Prior to the story’s beginnings Hulk’s world is shaken by the realisation (or confirmation) that his ‘friends’ each brandish a back-stabbing knife and share a collective fear of his condition.  Instead of putting extra effort into helping him cope they take the coward’s way out by removing him from their space.

Stranded now on a world torn apart by a tyrannical ruler, the bulging green menace is forced to rely on his wits, and his (*chuckle) people skills.
For reasons I won’t go into, Hulk is thrust into the role of reluctant leader, which doesn't sit well because he’s not ever been what your boss at work would call a team player.  There’s a large cast of characters woven around his situation, and they exist in a world that’s well fleshed out with its own history and culture.

The strengths of the work lie in the perspectives taken, both literal (the art direction) and in how to view a hero / villain depending on which side of the fence you happen to lie.  In war the enemy is always the villain but both sides are an enemy.  Hulk is a monster but he’s our monster.  His goals are sympathetic to our goals, and our goals are noble because we are noble.  Does that make him more like us, or make us more like him?
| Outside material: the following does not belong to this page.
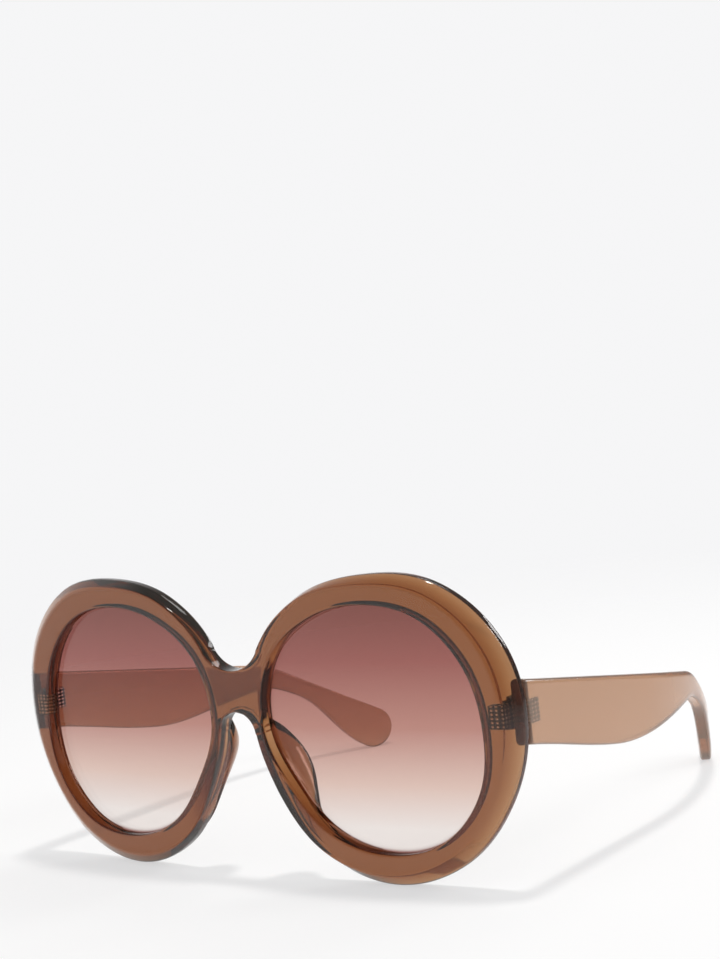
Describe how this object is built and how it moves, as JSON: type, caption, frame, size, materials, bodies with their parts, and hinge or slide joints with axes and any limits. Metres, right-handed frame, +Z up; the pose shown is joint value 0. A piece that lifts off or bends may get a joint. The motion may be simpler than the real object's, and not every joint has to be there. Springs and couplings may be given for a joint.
{
  "type": "oversized sunglasses",
  "caption": "Oversized round sunglasses with a thick bevelled moulded front, gradient lenses, fixed nose pads and wide temples that fold on metal barrel hinges.",
  "frame": {"origin": "on the table under the middle of the bounding box, the temples open", "axes": "+X to the wearer's left, across the front; +Y from the face of the front back along the temples; +Z up"},
  "size_m": [0.1508, 0.136, 0.0724],
  "materials": {
    "front_plastic": "polished clear brown plastic",
    "temple_plastic": "polished clear brown plastic, paler than the front",
    "lens_tint": "polished, tinted rosy brown above and fading to clear below",
    "hinge_metal": "nickel silver with knurled anchors",
    "screw_metal": "plain slotted screw"
  },
  "bodies": {
    "front": {"frame_front": "front_plastic", "left_lens": "lens_tint", "right_lens": "lens_tint", "left_nose_pad": "front_plastic", "right_nose_pad": "front_plastic", "left_front_hinge_leaf": "hinge_metal", "right_front_hinge_leaf": "hinge_metal", "left_hinge_screw": "screw_metal", "right_hinge_screw": "screw_metal"},
    "left_temple": {"left_temple": "temple_plastic", "left_temple_hinge_leaf": "hinge_metal"},
    "right_temple": {"right_temple": "temple_plastic", "right_temple_hinge_leaf": "hinge_metal"}
  },
  "joints": [
    {"name": "left_temple_fold", "type": "hinge", "parent": "front", "child": "left_temple", "pos_m": [0.0701, -0.05683, 0.03945], "axis": [0, 0, 1], "range_deg": [0, 81]},
    {"name": "right_temple_fold", "type": "hinge", "parent": "front", "child": "right_temple", "pos_m": [-0.0701, -0.05683, 0.03945], "axis": [0, 0, -1], "range_deg": [0, 70]}
  ]
}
When those kinds of questions are raised the story excels.  Unfortunately the chaos overshadows them, and by Book II, when everything turns to shit for the characters, the story suffers.  There’s a deeply emotional moment that knocked me for six but overall by the end of the chaos I felt physically drained by the experience when I should’ve been more emotionally drained.

The book collects together The Incredible Hulk Vol. 2 issues 92 – 105; Giant-Size Hulk vol. 2 issue 1; and ‘Mastermind Excello’ from Amazing Fantasy issue 15.